Si la distancia de recorrido de la bolsa a 20PSI es bueno para que no haga tope durante la conducción y el rebote o amortiguamiento de la bolsa es bueno como el de un resorte usted no necesita cortar sus D-cups-


----------



## bboy_jon (Jan 19, 2010)

Well, its pretty good at 20 psi; everything is pretty solid. The bags are pretty stiff (or maybe its the shocks) because they really dont fluctuate at all.


----------



## bryangb (Jun 16, 2010)

10 seems very low. I would trim your cups so it requires a little more pressure for ride height :beer:


----------



## bboy_jon (Jan 19, 2010)

Thats what Im thinking but I really dont wanna trim those dam things as I feel like there is just barely enough room to fit the fitting...and whatever I can trim, would only gain me 1 or 2 psi or something that wont make a difference 

I realize that my rear is a lot lighter and thus requires a lot less psi but is this normal for dcups (if anyone else is running the ah2/dcup combo). I dont have back seats but Im pretty sure my false floor, air tank and sub enclosure is about the same weight if not more :/


----------



## jay22 (Sep 6, 2010)

Im in the same boat as you man. I run a little less than 20 psi daily. I just got bilsteins and it made a world of a difference. It used to be really rough but the shocks helped a lot.

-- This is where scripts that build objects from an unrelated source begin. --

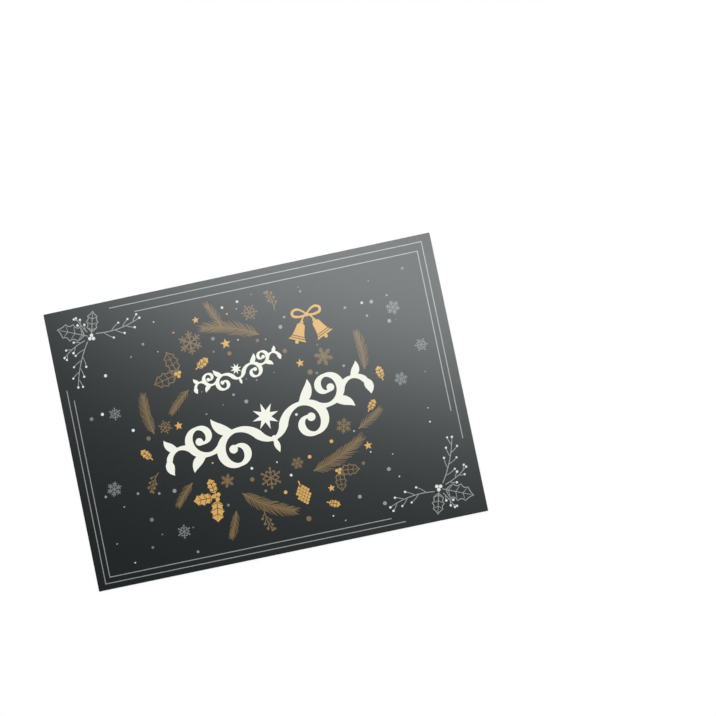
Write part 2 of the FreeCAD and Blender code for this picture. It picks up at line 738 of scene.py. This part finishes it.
class Nodes:
    """A node tree. Each node is made and wired in one call."""

    def __init__(self, owner):
        owner.use_nodes = True
        self.tree = owner.node_tree

    def node(self, kind, settings=None, **inputs):
        """A new node. An input is a constant or another node's output."""
        made = self.tree.nodes.new(kind)
        for name, value in (settings or {}).items():
            setattr(made, name, value)
        self.fill(made, **inputs)
        return made

    def fill(self, made, **inputs):
        """Sets or links a node's inputs, whose names are written with _ for a space."""
        for name, value in inputs.items():
            self.put(made.inputs[name.replace("_", " ")], value)

    def put(self, socket, value):
        """Links a socket or sets it to a constant. A colour is opaque."""
        if isinstance(value, bpy.types.NodeSocket):
            self.tree.links.new(value, socket)
        elif socket.type == "RGBA":
            socket.default_value = (*value, 1)
        else:
            socket.default_value = value

    def upward(self, vector):
        """The upright part of a vector."""
        return self.node("ShaderNodeSeparateXYZ", Vector=vector).outputs["Z"]

    def span(self, value, low, high, to_low=0.0, to_high=1.0):
        """A value's range from low to high, mapped to another one."""
        mapped = self.node("ShaderNodeMapRange", Value=value, From_Min=low, From_Max=high,
                           To_Min=to_low, To_Max=to_high)
        return mapped.outputs[0]

    def calculate(self, operation, *operands):
        """One step of arithmetic."""
        made = self.node("ShaderNodeMath", {"operation": operation})
        for socket, operand in zip(made.inputs, operands):
            self.put(socket, operand)
        return made.outputs[0]

    def mix(self, share, first, second, kind="FLOAT"):
        """A number between two."""
        made = self.node("ShaderNodeMix", {"data_type": kind}, Factor=share, A=first, B=second)
        return made.outputs["Result"]

    def blend(self, share, first, second):
        """A colour between two."""
        return self.mix(share, first, second, "RGBA")


class Shader(Nodes):
    """A material with one surface shader. Its textures are laid out in the object's own space."""

    def __init__(self, name):
        self.material = bpy.data.materials.new(name)
        super().__init__(self.material)
        self.surface = self.tree.nodes["Principled BSDF"]
        self.place = self.node("ShaderNodeTexCoord").outputs["Object"]
        self.set(IOR=board_ior)

    def set(self, **inputs):
        """Sets or links the surface's own sockets."""
        self.fill(self.surface, **inputs)

    def noise(self, grain, stretch=(1, 1, 1), detail=3.0):
        """Noise with a grain of that many millimetres, stretched along the axes."""
        scale = [1 / (grain * MM * axis) for axis in stretch]
        spread = self.node("ShaderNodeMapping", Vector=self.place, Scale=scale)
        return self.node("ShaderNodeTexNoise", Vector=spread.outputs[0], Scale=1.0,
                         Detail=detail).outputs["Fac"]

    def varnish(self, grain):
        """The varnish's roughness, which follows the board's grain."""
        least, most = varnish_roughness - roughness_swing, varnish_roughness + roughness_swing
        return self.span(grain, 0.3, 0.7, least, most)

    def bump(self, height, depth):
        """Relief of that many millimetres between the height's 0 and 1."""
        self.set(Normal=self.node("ShaderNodeBump", Height=height, Distance=depth * MM).outputs[0])


def tinted(colour, share):
    """A colour, lighter or darker by a factor."""
    return [channel * share for channel in colour]


def ink_material(name, colour, mottle, specular):
    """An ink: slightly uneven in tone, with the board's fibres under it."""
    shader = Shader(name)
    clouds = shader.span(shader.noise(6.0), 0.3, 0.7)
    grain = shader.noise(0.5)
    tone = shader.calculate("MULTIPLY_ADD", grain, 0.35, shader.calculate("MULTIPLY", clouds, 0.65))
    colours = tinted(colour, 1 - mottle), tinted(colour, 1 + mottle)
    shader.set(Base_Color=shader.blend(tone, *colours), Roughness=shader.varnish(grain),
               Specular_IOR_Level=specular)
    shader.bump(shader.noise(0.7, detail=4.0), 0.0012)
    return shader.material


def card_material():
    """The board: charcoal print on its face and shoulder, pale core at the cut, bare board behind."""
    shader = Shader("printed_board")
    height = shader.upward(shader.place)
    upward = shader.upward(shader.node("ShaderNodeNewGeometry").outputs["Normal"])

    clouds = shader.span(shader.noise(9.0), 0.3, 0.7)
    charcoal = (0.0050, 0.0074, 0.0082)
    print_colour = shader.blend(clouds, tinted(charcoal, 0.94), tinted(charcoal, 1.06))

    plies = shader.span(shader.noise(0.35, stretch=(6, 6, 0.15)), 0.35, 0.65)
    core_colour = shader.blend(plies, (0.66, 0.64, 0.60), (0.84, 0.83, 0.80))

    fibres = shader.span(shader.noise(0.8, stretch=(3, 1, 1), detail=6.0), 0.35, 0.65)
    back_colour = shader.blend(fibres, (0.74, 0.73, 0.69), (0.82, 0.81, 0.78))
    behind = shader.span(upward, -0.4, -0.6)
    bare_colour = shader.blend(behind, core_colour, back_colour)

    # The blade chips the print here and there where it enters the shoulder.
    chips = shader.span(shader.noise(0.45, detail=5.0), 0.62, 0.70, 0.0, chip_depth * MM)
    lowest, half_fade = face_z - print_reach * MM, print_fade / 2 * MM
    chipped_height = shader.calculate("SUBTRACT", height, chips)
    printed = shader.span(chipped_height, lowest - half_fade, lowest + half_fade)

    bare_relief = shader.noise(0.6, stretch=(2, 1, 1), detail=6.0)
    print_relief = shader.calculate("MULTIPLY", shader.noise(0.7, detail=4.0), 0.12)
    shader.set(Base_Color=shader.blend(printed, bare_colour, print_colour),
               Roughness=shader.mix(printed, 0.85, shader.varnish(shader.noise(0.5))))
    shader.bump(shader.mix(printed, bare_relief, print_relief), 0.010)
    return shader.material


# ----------------------------------------------------------------------------------------- studio

def camera():
    """Almost straight above the card, and turned, so that the card is seen askew."""
    lens_data = bpy.data.cameras.new("camera")
    lens_data.sensor_width = 36
    lens_data.lens = lens_length
    lens_data.clip_start, lens_data.clip_end = 0.05, 20
    viewer = linked("camera", lens_data)
    turned = (Matrix.Rotation(math.radians(card_tip_back), 4, "X")
              @ Matrix.Rotation(math.radians(card_tip_sideways), 4, "Y")
              @ Matrix.Rotation(math.radians(card_turn), 4, "Z"))
    face_middle = Matrix.Translation((0, 0, face_z))
    viewer.matrix_world = (Matrix.Translation(card_seen_at) @ turned @ face_middle.inverted()).inverted()
    bpy.context.scene.camera = viewer


def soft_box():
    """The one lamp: a long soft box above the card's head. Its reflection veils the print there."""
    lamp_data = bpy.data.lights.new("soft_box", "AREA")
    lamp_data.shape = "RECTANGLE"
    lamp_data.size, lamp_data.size_y = lamp_length, lamp_width
    lamp_data.energy = lamp_power
    lamp_data.color = (0.95, 1.0, 1.0)
    lamp = linked("soft_box", lamp_data)
    lamp.visible_camera = False
    back = lamp_place.normalized()
    along = unit(lamp_heading)
    level = Vector((along.real, along.imag, 0))
    long_side = (level - back * level.dot(back)).normalized()
    turned = Matrix((long_side, back.cross(long_side), back)).transposed()
    lamp.matrix_world = Matrix.Translation(lamp_place + Vector((0, 0, face_z))) @ turned.to_4x4()


def dome():
    """The studio's walls: pale at eye level and dim overhead, and plain white to the camera."""
    world = bpy.data.worlds.new("studio")
    bpy.context.scene.world = world
    sky = Nodes(world)
    height = sky.upward(sky.node("ShaderNodeTexCoord").outputs["Generated"])
    walls = sky.span(height, 0.0, 1.0, wall_light, ceiling_light)
    to_camera = sky.node("ShaderNodeLightPath").outputs["Is Camera Ray"]
    sky.fill(sky.tree.nodes["Background"], Color=(1, 1, 1), Strength=sky.mix(to_camera, walls, 1.0))


def floor():
    """A wide white table top, lifted to white for the camera and in reflections."""
    corners = [(x * floor_reach, y * floor_reach, 0) for x, y in ((-1, -1), (1, -1), (1, 1), (-1, 1))]
    mesh = bpy.data.meshes.new("floor")
    mesh.from_pydata(corners, [], [(0, 1, 2, 3)])
    ground = linked("floor", mesh)
    shader = Shader("floor")
    mesh.materials.append(shader.material)

    # The lift makes up for the lamp's light, which fades by the square of one plus a squared distance.
    away = shader.node("ShaderNodeVectorMath", {"operation": "DISTANCE"})
    shader.put(away.inputs[0], shader.place)
    shader.put(away.inputs[1], (lamp_light_share * lamp_place.x, lamp_light_share * lamp_place.y, 0))
    spread = shader.calculate("DIVIDE", away.outputs["Value"], lamp_light_reach)
    fading = shader.calculate("ADD", shader.calculate("MULTIPLY", spread, spread), 1.0)
    lamp_light = shader.calculate("MULTIPLY", shader.calculate("POWER", fading, -2.0), lamp_light_level)
    lift = shader.calculate("SUBTRACT", full_lift, lamp_light)

    rays = shader.node("ShaderNodeLightPath").outputs
    seen = shader.calculate("MAXIMUM", rays["Is Camera Ray"], rays["Is Glossy Ray"])
    seen = shader.calculate("MAXIMUM", seen, rays["Is Transmission Ray"])
    shader.set(Base_Color=(0.82, 0.80, 0.80), Roughness=1.0, Specular_IOR_Level=0.0,
               Emission_Color=(1, 1, 1), Emission_Strength=shader.calculate("MULTIPLY", seen, lift))


# ------------------------------------------------------------------------------------------ scene

def printed_card():
    """The board's looks, and the films of ink on it."""
    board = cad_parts["card"]
    board.data.materials.clear()
    board.data.materials.append(card_material())
    drawings = design()
    materials = {name: ink_material(name, *look) for name, (_, *look) in inks.items()}
    for name, ink_name, height in films:
        film(name, drawings[name], height, materials[ink_name])


bpy.context.scene.view_settings.view_transform = "Standard"
camera()
soft_box()
dome()
floor()
printed_card()
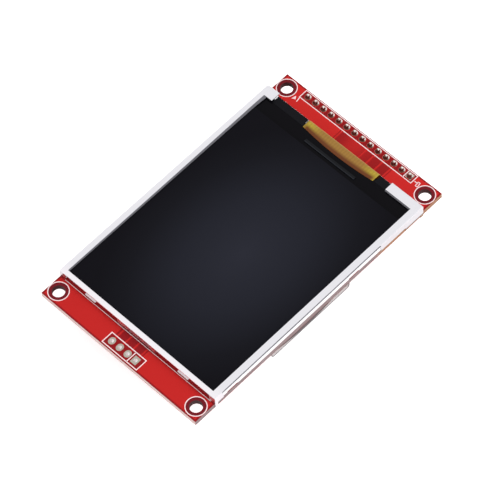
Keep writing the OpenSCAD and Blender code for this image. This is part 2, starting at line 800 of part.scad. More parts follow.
// One folded steel sheet: a rim with rounded bends, cut flanges, lugs that lap the board
module metal_bezel() {
    near_tab_x = -0.1;
    side_open_y0 = near_y + near_post_l;
    side_open_y1 = far_y - far_post_l;
    skirt_y0 = far_y - skirt_l;
    height = z_top;
    color([0.91, 0.90, 0.94]) difference() {
        tray(panel_w, panel_l, panel_y, 0, height, bend_r);
        tray(panel_w - 2 * sheet_t, panel_l - 2 * sheet_t, panel_y, -eps, height - sheet_t + eps,
            bend_r - sheet_t);
        // window, and the open stretch between the far tabs
        slab(-window_x, window_x, window_near_y, tab_y, z_lip - 1, far);
        slab(open_left_x, open_right_x, tab_y - 1, far, -1, far);
        // long flanges: a short lip along the open stretch
        slab(-far, far, side_open_y0, side_open_y1, -1, z_top - lip_h);
        // then down to the board, the skirt below its face, and a foot at each corner
        slab(-far, far, side_open_y1 - eps, skirt_y0, -1, board_t);
        slab(-far, far, skirt_y0 - eps, far_y - foot_l, -1, board_t - skirt_drop);
        slab(-far, far, near_y + foot_l, side_open_y0 + eps, -1, board_t);
        // nothing below the board's front face inside the feet
        slab(-board_w / 2 - lug_fit, board_w / 2 + lug_fit, -far, far, -1, board_t);
        // near flange: lip, middle tab and corner posts
        near_cut(-panel_w / 2 + post_w, near_tab_x - near_tab_l / 2, z_top - lip_h);
        near_cut(near_tab_x + near_tab_l / 2, panel_w / 2 - post_w, z_top - lip_h);
        near_cut(near_tab_x - near_tab_l / 2 - eps, near_tab_x + near_tab_l / 2 + eps, z_top - near_tab_h);
    }
}

// Cuts the near flange away between x0 and x1, up to z1
module near_cut(x0, x1, z1) {
    slab(x0, x1, -far, near_y + 0.5, -1, z1);
}

// ---- the nodes -------------------------------------------------------------------------------

circuit_board();
plated_holes();
header_housing();
solder_joints();
card_socket_base();
card_socket_shell();
card_contacts();
regulator_body();
regulator_leads();
transistor_body();
transistor_leads();
chip_resistors();
chip_capacitors();
chip_terminals();
foam_tape_left();
foam_tape_right();
reflector_sheet();
light_guide();
diffuser_sheet();
prism_sheet_lower();
prism_sheet_upper();
led_strip();
backlight_leds();
backlight_frame();
rear_polarizer();
rear_glass();
front_glass();
front_polarizer();
driver_chip();
display_flex();
flex_solder();
shield_tape_left();
shield_tape_right();
metal_bezel();
for (i = [1:pin_count]) header_pin(i);
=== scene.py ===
"""Finishes and fine detail for a colour display module, built around its solid parts."""

import math

import bpy
import numpy as np
from bpy.props import FloatProperty, FloatVectorProperty, PointerProperty
from mathutils import Matrix, Vector


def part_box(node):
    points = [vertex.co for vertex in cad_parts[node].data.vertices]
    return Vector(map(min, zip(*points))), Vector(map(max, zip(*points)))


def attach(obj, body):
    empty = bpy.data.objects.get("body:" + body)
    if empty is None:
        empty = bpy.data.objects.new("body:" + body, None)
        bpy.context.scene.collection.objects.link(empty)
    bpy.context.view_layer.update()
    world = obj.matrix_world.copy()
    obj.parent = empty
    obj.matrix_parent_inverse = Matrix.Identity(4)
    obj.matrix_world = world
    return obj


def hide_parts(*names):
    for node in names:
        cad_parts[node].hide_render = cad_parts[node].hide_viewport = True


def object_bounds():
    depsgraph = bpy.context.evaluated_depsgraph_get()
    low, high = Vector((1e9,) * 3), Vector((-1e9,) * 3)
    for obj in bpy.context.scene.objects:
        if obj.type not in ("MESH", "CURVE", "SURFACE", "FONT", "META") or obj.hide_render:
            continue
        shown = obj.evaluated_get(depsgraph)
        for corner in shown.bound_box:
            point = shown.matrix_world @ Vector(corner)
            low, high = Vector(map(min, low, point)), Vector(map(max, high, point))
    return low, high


bl_info = {
    "name": "Display Module",
    "version": (1, 0, 0),
    "blender": (4, 5, 0),
    "location": "3D View > Sidebar > Display",
    "description": "Dresses a colour display module with its finishes, artwork and solder",
    "category": "Object",
}

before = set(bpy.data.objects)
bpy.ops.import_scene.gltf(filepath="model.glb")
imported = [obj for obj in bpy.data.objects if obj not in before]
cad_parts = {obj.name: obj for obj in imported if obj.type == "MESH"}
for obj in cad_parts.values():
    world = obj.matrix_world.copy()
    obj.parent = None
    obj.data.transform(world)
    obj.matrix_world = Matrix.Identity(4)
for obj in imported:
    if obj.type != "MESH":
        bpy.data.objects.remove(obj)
CAD_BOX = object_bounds()
MM = 0.001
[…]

My ah2 are starting to rub on the swing arm too


----------



## bryangb (Jun 16, 2010)

You could remove the top cup. 

I'm running no top cup(granted I'm on ss5's) and my ride height is 30psi in the rear :beer:


----------



## jrbrownie00 (Mar 24, 2009)

I roll at right around 20psi in the rear and I find the ride to be pleasant and haven't had any issues yet


----------



## luke wl. (Feb 16, 2010)

**** my ride height in the R is 58 in the rear! I dont have much wheel gap either but I have cut down the cup and nipple.


----------



## Niagara_V_Dub (Sep 25, 2007)

on my AAC firestones, I need at least 55 psi just to any lift. 65 psi to be at a decent ride height.


----------



## bboy_jon (Jan 19, 2010)

dam. Im assuming thats due to the difference in the bags? I think its kind of ridiculous. I checked today after putting my wheels bag on (since my tire tore at the sidewall a couple weeks ago) and I can just about air out completely and be at a nice ride height (granted, I would be rubbing a bit on the tire...)

its weird. Anything above 10 psi is "mad wheel gap"


----------



## Wastegate13 (May 3, 2006)

luke wl. said:


> **** my ride height in the R is 58 in the rear! I dont have much wheel gap either but I have cut down the cup and nipple.


 
Lol. 60psi is my rear ride height pressure on the airlift slams. I recently replaced my drivers rear bag so when I air up the rear paired the left builds more pressure at the same height.


----------



## bryangb (Jun 16, 2010)

bboy_jon said:


> dam. Im assuming thats due to the difference in the bags? I think its kind of ridiculous. I checked today after putting my wheels bag on (since my tire tore at the sidewall a couple weeks ago) and I can just about air out completely and be at a nice ride height (granted, I would be rubbing a bit on the tire...)
> 
> its weird. Anything above 10 psi is "mad wheel gap"


 That has to be a soft ass ride


----------



## bboy_jon (Jan 19, 2010)

Its really not. Ive been driving around 10-12 psi or so and it really doesnt feel any different than 20 psi :laugh:


----------



## bryangb (Jun 16, 2010)

What shocks are you running?


----------



## bboy_jon (Jan 19, 2010)

bilstein sports; pretty much what everyone else is running


----------